Mais, en octobre, la Banque Mondiale excluait toutes les sociétés du groupe SNC LAVALLIN des appels d’offres pour 10 ans. Cette décision, très rare, venait sanctionner de multiples dossiers de corruption impliquant ce géant canadien des services. Du coup, la SNC LAVALLIN disparaissait du consortium qui devenait 100 % chinois, et sans expérience dans la gestion des aéroports.

La Cour administrative d’appel a considéré que cette modification était significative et aurait dû conduire Bercy a rejeter la candidature chinoise qui avait perdu une partie de sa raison d’être. Reste qu’en prononçant la nullité de la procédure, le juge administrative ne pouvait pas prononcer la nullité du contrat. En effet, le contrat n’est pas de nature administrative car il s’agit d’un acte de droit privé.

Du coup, si le Conseil d’État vous suit et confirme le jugement de la Cour administrative d’appel, il faudra encore aller devant le tribunal de commerce pour annuler le contrat de vente.
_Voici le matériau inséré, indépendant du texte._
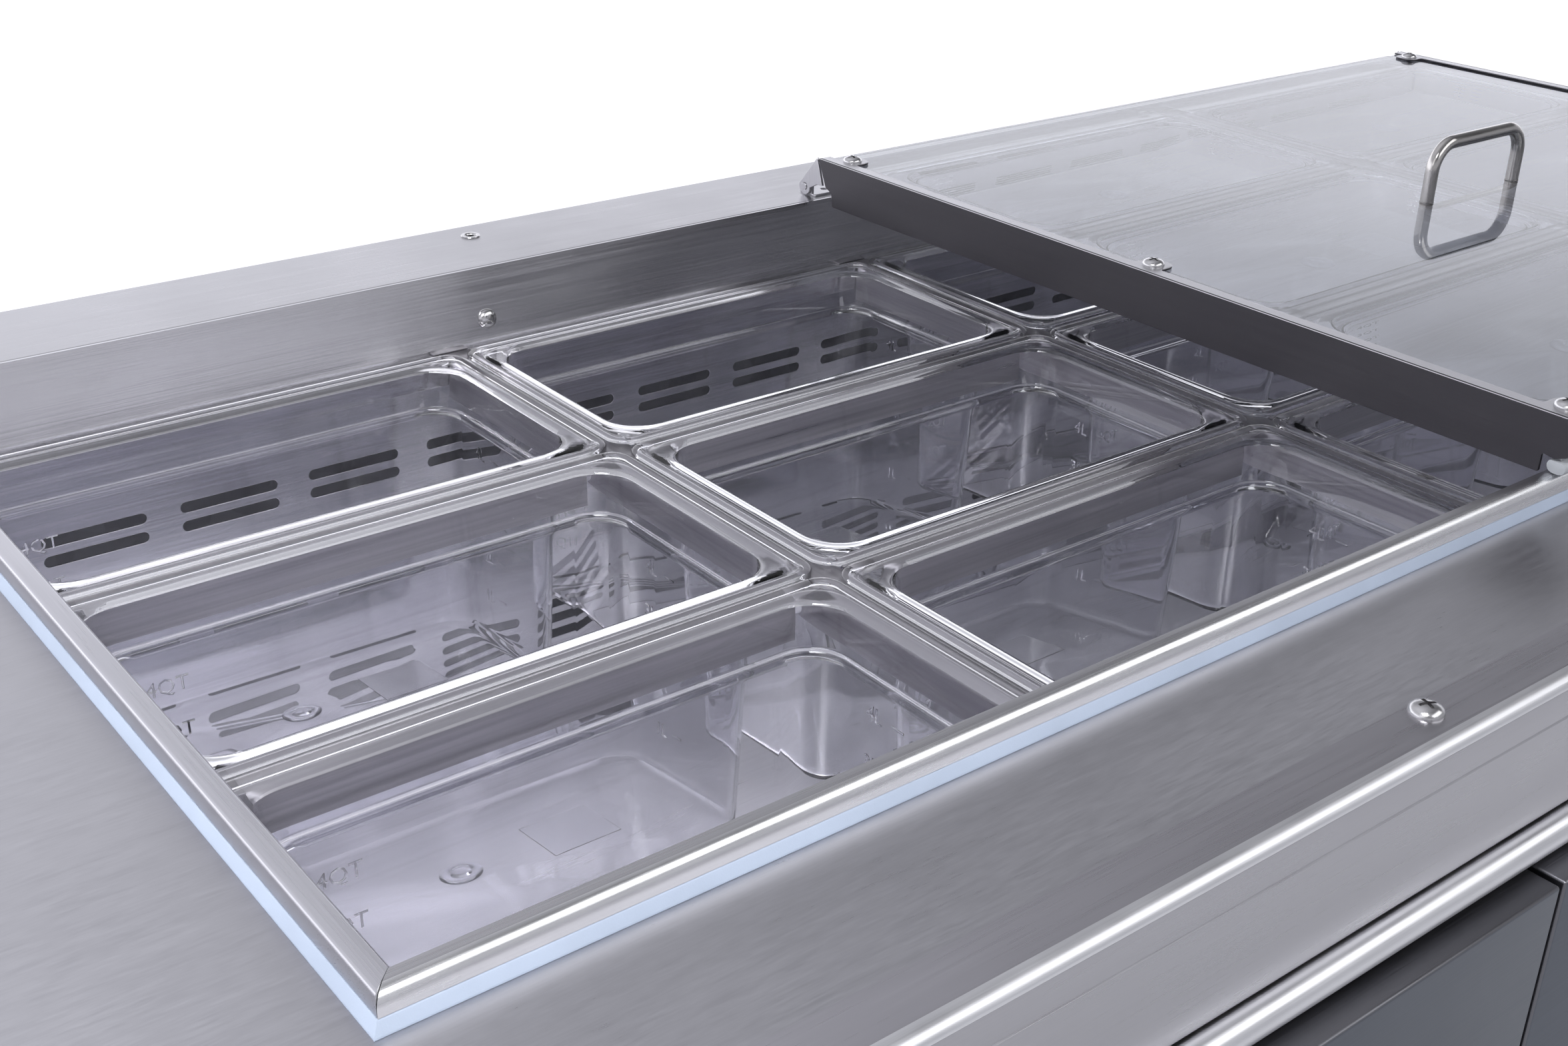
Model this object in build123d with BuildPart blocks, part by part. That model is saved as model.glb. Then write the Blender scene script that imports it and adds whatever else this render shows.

Le tribunal de commerce peut-il s’opposer à cette annulation ?

Nous avons déjà saisi le tribunal de commerce. Nos adversaires essayent de convaincre le tribunal que les syndicats ne sont pas recevables à demander la nullité. Mais si on suit ce raisonnement, cela voudrait dire que l’on donne force exécutoire à une décision annulée par la juridiction administrative suprême. Autrement dit, le vice l’emporterait sur le droit. Je ne veux pas croire que le tribunal fera droit à une telle demande.